If you fill a table with poker novices the game will be played in such a way that luck is the only factor. The game is very simple to understand, anyone can pickup the rules and be playing in minutes, this is a contributing factor to the fact that poker is so easily misunderstood as a game of chance. Poker is quite unlike other games of skill such as bridge or chess where it takes time to figure out the workings of the game and one can immediately see the depth of the understanding needed to win. The complicated workings of these games lead people to the immediate conclusion that they are games of skill. When the game is simpler most people tend to put the game on the level of a simple game of chance, you can play blackjack if you can count to 21, you can play roulette if you can push pieces of plastic onto a felt table. Likewise you can play poker if you can order the cards according to the hand rankings and figure out which hand is the winner. Notice in all of these cases I have said play, not win. Roulette is as close as you can get to a pure game of chance, if you play perfect strategy blackjack you have a chance of lessening your losses in the long run but unless you can count cards, and not be detected by the house, you will never be a big winner. Professional roulette players do not exist, professional blackjack players are more commonly known as compulsive gamblers, but poker is different. There are a select group of people who make their living winning at poker, men and women with ever increasing bankrolls of cash who consistently beat the game. Either these professionals are very lucky or there is an overriding skill in the game of poker. If you take the time to delve deeper into the strategies, mathematics and innate skill of a poker professional and you will find that luck has very little to do with winning in the long run.

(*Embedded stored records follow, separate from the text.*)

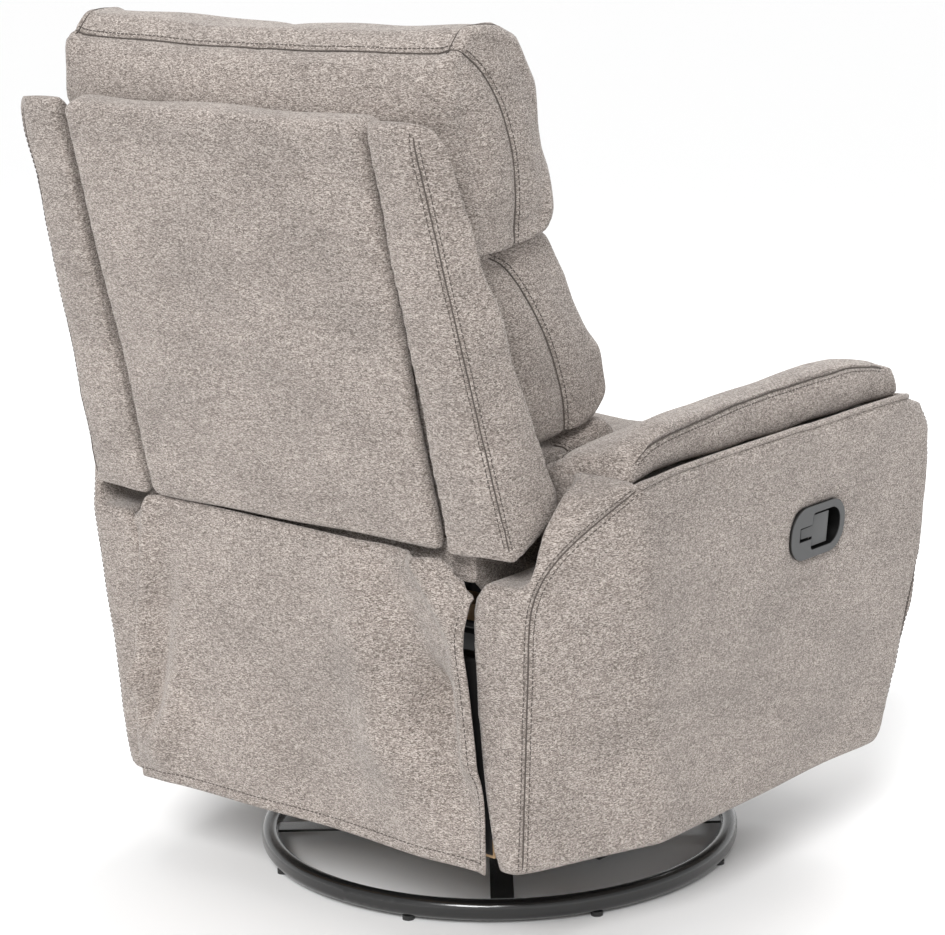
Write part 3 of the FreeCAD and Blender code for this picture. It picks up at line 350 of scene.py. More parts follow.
def thread_mesh(name, stitches, shade_lines=()):
    """All thread of one body as one mesh: stitches sunk at both ends, and thin dark tubes along the seams that
    paint the shade in their grooves.
    """
    sides = 5
    turn = np.linspace(0, 2 * math.pi, sides, endpoint=False)
    points = []
    faces = []
    for ends, normal in stitches:
        ahead = ends[2] - ends[0]
        ahead /= np.linalg.norm(ahead)
        beside = np.cross(ahead, normal)
        beside /= np.linalg.norm(beside)
        base = len(points)
        # place, height in thread radii, thickness share
        stations = ((ends[0], -0.3, 0.5), (ends[0] * 0.75 + ends[1] * 0.25, 0.45, 1.0),
                    (ends[1] * 0.25 + ends[2] * 0.75, 0.45, 1.0), (ends[2], -0.3, 0.5))
        for centre, lift, thickness in stations:
            middle = centre + normal * lift * STITCH_RADIUS
            for angle in turn:
                spoke = math.cos(angle) * beside * 1.2 + math.sin(angle) * normal
                points.append(middle + spoke * STITCH_RADIUS * thickness)
        faces.extend(tube_faces(len(stations), sides, base))
    # painted seam shade: a thin dark tube along each seam's groove
    for seam in shade_lines:
        base = len(points)
        shade_points, shade_faces = tube(seam, SEAM_SHADE_RADIUS, sides)
        points.extend(shade_points)
        faces.extend(tuple(base + index for index in face) for face in shade_faces)
    return build(name, points, faces)


def welt(name, body, path, normals):
    """Piping covered in fabric, partly sunk in the surface along a path."""
    points, faces = tube(path + normals * WELT_RADIUS * 0.6, WELT_RADIUS)
    dress(build(name, points, faces), body)


# --------------------------------------------------------------- materials
def new_material(name):
    material = bpy.data.materials.new(name)
    material.use_nodes = True
    nodes = material.node_tree.nodes
    shader = nodes["Principled BSDF"]
    return material, nodes, material.node_tree.links, shader


def add(nodes, kind, **settings):
    """A node with its properties set; keys that are sockets set their default value."""
    node = nodes.new("ShaderNode" + kind)
    for name, value in settings.items():
        if hasattr(node, name):
            setattr(node, name, value)
        else:
            node.inputs[name.replace("_", " ")].default_value = value
    return node


def object_place(nodes):
    return nodes.new("ShaderNodeTexCoord").outputs["Object"]


def bumped(nodes, links, shader, height, strength, depth):
    bump = add(nodes, "Bump", Strength=strength, Distance=depth)
    links.new(height, bump.inputs["Height"])
    links.new(bump.outputs[0], shader.inputs["Normal"])


def math_node(nodes, links, operation, first, second):
    node = add(nodes, "Math", operation=operation)
    for socket, value in zip(node.inputs, (first, second)):
        if isinstance(value, (int, float)):
            socket.default_value = value
        else:
            links.new(value, socket)
    return node.outputs[0]


def ramp(nodes, links, source, stops):
    node = nodes.new("ShaderNodeValToRGB")
    elements = node.color_ramp.elements
    while len(elements) < len(stops):
        elements.new(0.5)
    for element, (position, colour) in zip(elements, stops):
        element.position = position
        element.color = (*colour, 1)
    links.new(source, node.inputs[0])
    return node.outputs[0]


def scaled(nodes, links, source, scale):
    node = add(nodes, "Mapping", Scale=scale)
    links.new(source, node.inputs["Vector"])
    return node.outputs[0]


def noise(nodes, links, vector, scale, detail=2.0, roughness=0.5):
    node = add(nodes, "TexNoise", Scale=scale, Detail=detail, Roughness=roughness)
    links.new(vector, node.inputs["Vector"])
    return node.outputs["Fac"]


def spread(nodes, links, source, low, high):
    """Rescale a 0 to 1 value to low to high."""
    node = add(nodes, "MapRange", To_Min=low, To_Max=high)
    links.new(source, node.inputs["Value"])
    return node.outputs[0]


def coloured(nodes, links, blend, first, second, share=None):
    """Mix two colour sockets or colours."""
    node = add(nodes, "Mix", data_type="RGBA", blend_type=blend)
    node.inputs[0].default_value = 1
    if share is not None:
        links.new(share, node.inputs[0])
    for socket, value in ((node.inputs[6], first), (node.inputs[7], second)):
        if isinstance(value, tuple):
            socket.default_value = (*value, 1)
        else:
            links.new(value, socket)
    return node.outputs[2]


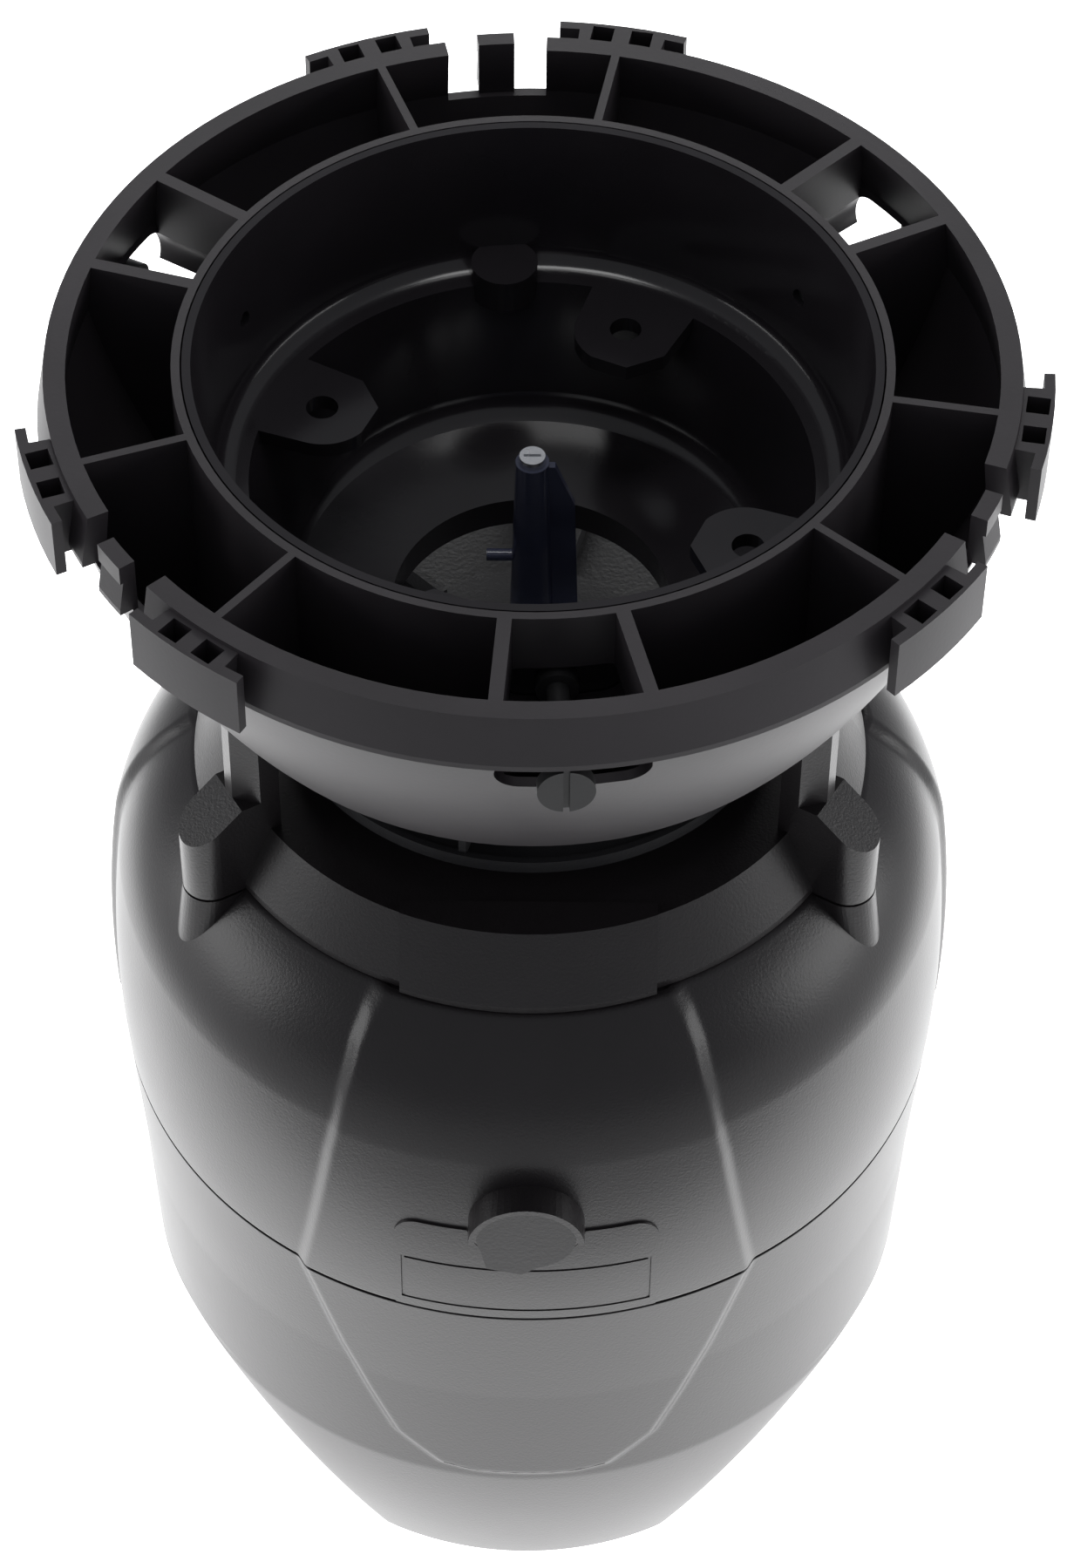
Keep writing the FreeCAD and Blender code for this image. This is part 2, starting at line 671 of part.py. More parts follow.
cap_cuts = (copies("post_hole_copy", post_hole, [str(a) for a in POST_DIRECTIONS])
            + copies("post_recess_copy", post_recess, [str(a) for a in POST_DIRECTIONS])
            + copies("boss_hole_copy", boss_hole, [str(a) for a in PANEL_DIRECTIONS])
            + copies("motor_hole_copy", motor_hole, [str(a) for a in POST_DIRECTIONS]))
node("top_cap", cut("top_cap", cap_solid, cap_cuts))

node("cap_gasket", turned("cap_gasket", rectangle(
    "RingRadius - 33.6", DECK, CAP_RADIUS + " - 0.6", SEAM)))

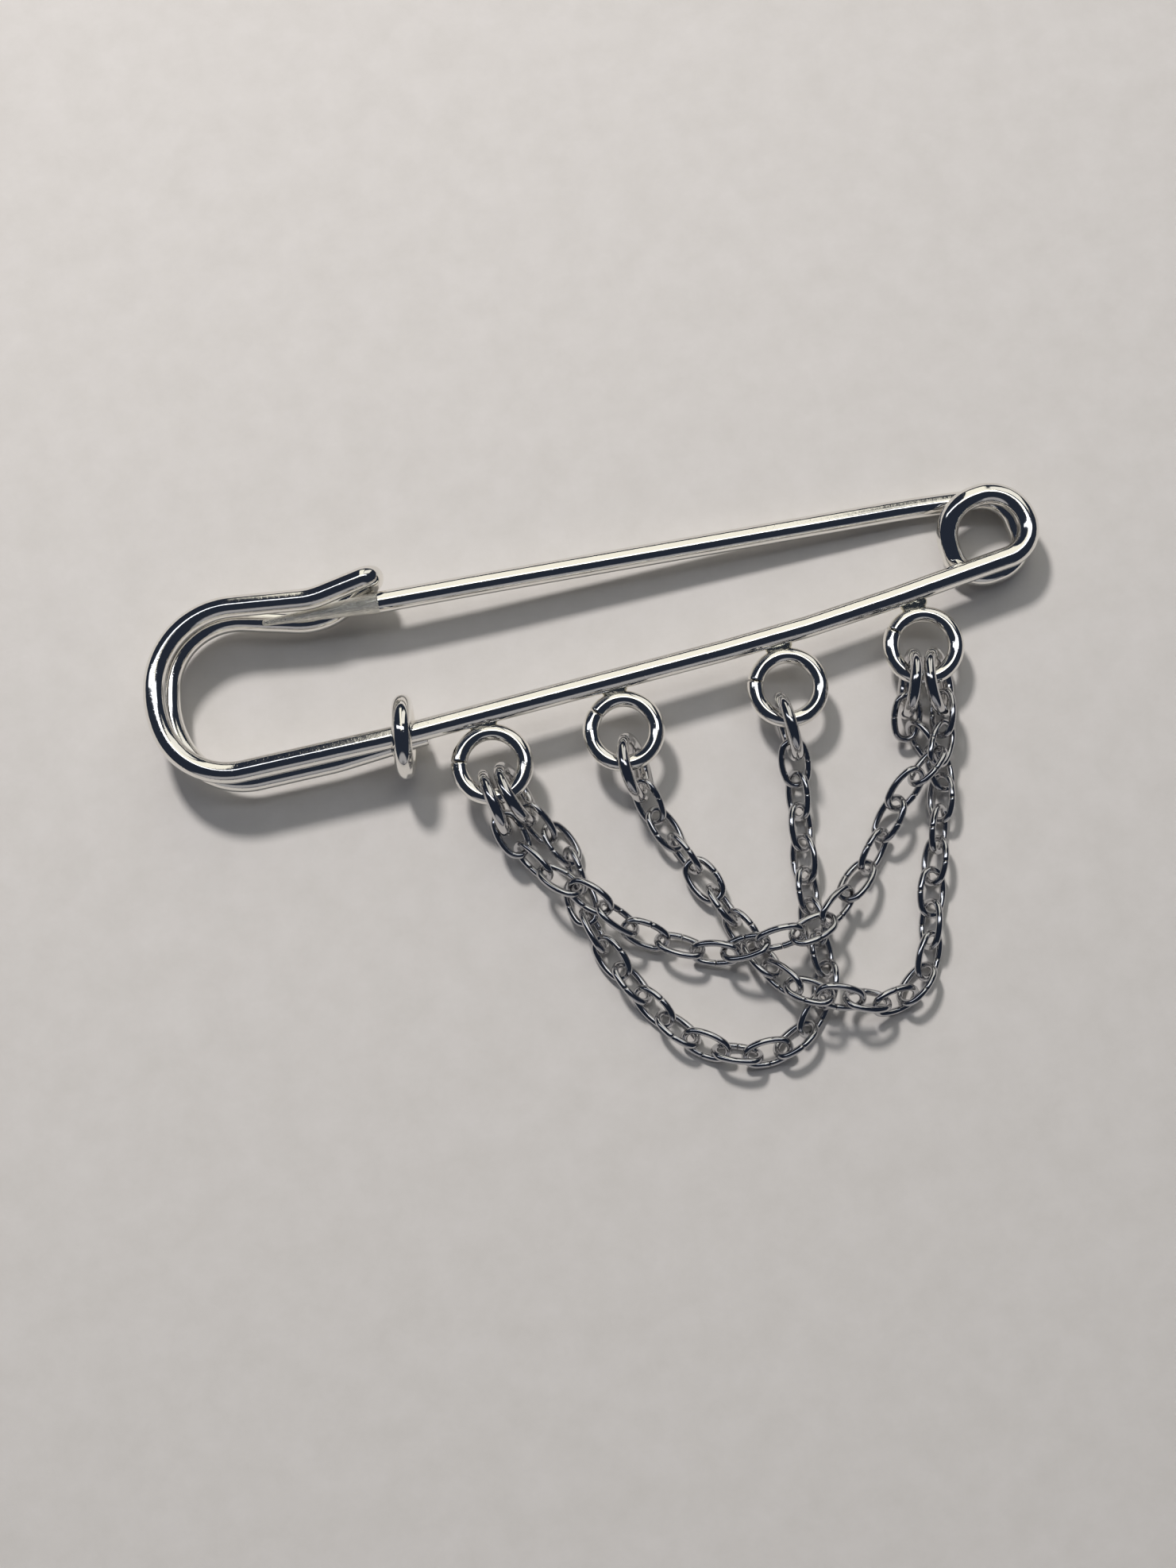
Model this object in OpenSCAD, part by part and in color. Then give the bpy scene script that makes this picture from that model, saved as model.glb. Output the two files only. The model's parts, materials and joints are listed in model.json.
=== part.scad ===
// Kilt-pin brooch with chain swags: a long safety pin bent from round wire, with four split
// loops soldered under its bar and three swags of oval cable chain hung between them.
// It lies closed on a flat surface: +X runs from the hook to the coil, +Y from the bar to the
// tongue, +Z up. Lengths are millimetres.

/* [Wire] */
// Diameter of the pin's wire
wire_d = 1.8; // [1.4:0.1:2.2]
// Length over the hook and the coil
pin_len = 74.7; // [68:0.1:84]
// Gap between the two wires of the doubled hook where the keeper holds them
wire_gap = 0.06; // [0.04:0.01:0.3]

/* [Coil] */
// Radius of the upper turn, to the wire's centre
coil_r = 3.27; // [2.8:0.01:4]
// Radius of the lower turn, to the wire's centre
lower_r = 2.9; // [2.4:0.1:3.6]
// Free gap between the two turns
coil_gap = 0.45; // [0.2:0.05:1]
// Distance from the coil's centre to the bar's line
bar_off = 2.5; // [2:0.1:3.2]
// Distance from the coil's centre to the tongue's line
tongue_off = 3.5; // [3:0.05:4]
// Gap left in the lower turn between the frame and the tongue
split_gap = 0.06; // [0.04:0.01:0.3]

/* [Bar] */
// Angle of the bar to the pin's length beside the coil
bar_turn = 7.7; // [4:0.1:10]
// Angle of the bar to the pin's length beside the keeper
bar_slope = 2.8; // [1:0.1:4]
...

"These two have no idea what they're about to walk into. Down here to have a good time, they figure, Why not give poker a try? After all, how different can it be from the home games they've played their whole lives? Luck. All the luck in the world isn't gonna change things for these guys. They're simply overmatched. We're (the pros at the table) not playing together, but we're not playing against each other, either. It's like the Nature Channel. You don't see piranhas eating each other, do you?"
-Excerpt from the movie Rounders
So where does marketing fit into all this? The tendency amongst most people to equate marketing as a game of smoke, mirrors, illusion and luck I spoke about in my last post in this topic is a telltale sign of the amateur. Most companies don’t consider their marketing departments to be the backbone of the company after all marketing is just about pretty pictures and words. “anyone can do that”, all you have to do is make sure it looks good, shows your product and tell you some stuff about it.

These companies are making the same mistake as a fish sitting down at a poker table of Vegas Sharks they believe that the apparent simplicity of the mechanics is all there is to the game.

Anyone can (and indeed most people do) have an opinion on marketing, it is the one area of business where anyone in the company from the managing director to the bookkeeper will offer advice and expect to be taken seriously (try that with your legal department one day).

Marketing, like poker, is simple to understand and difficult to master, anyone can put together an advert or choose a package design and hope that their choice will be correct when the cards fall. Few can take a product and elevate it to the point where it will become an automatic choice for the consumer.

In every home game around the world there is someone who dominates, he might venture beyond his home game to a nearby casino or poker club where he will meet other guys who have dominated their home games for years and he will invariably be fleeced by the local sharks. These local sharks might one day make the trip to Vegas and play in the lower limit games if he holds his own here and manages to grind out a profit he might become a Vegas regular who invariably plays a tight low risk game and beats the rake and the local tourists. Those who manage to dominate the game move up in stakes and find a tougher and tougher game until they swim with the real sharks the Vegas Pros who win and lose millions on the turn of a card and the slightest hint of a bluff.

Most marketing departments start off in small companies with one or two people who can hold their own in the small local marketing needed to get the company off the ground. As the company grows and the game develops it is the ability of these people to grow with the game or the foresight of the company to bring in heavy hitters that understand and can play the game and compete at the highest levels that distinguish a company’s marketing strategy and how it gains or loses market share in a tough marketplace. The Scott Bedburys and Sergio Zymans of the world are marketing’s equivalent of a Vegas Pro someone who can be thrown into almost any competitive marketing situation and come out ahead of the game.

If you begin by understanding just this about marketing it won’t make you a marketing-shark overnight but it will illuminate some of the skills you will have to hone and perfect to sit down with the masters of the game.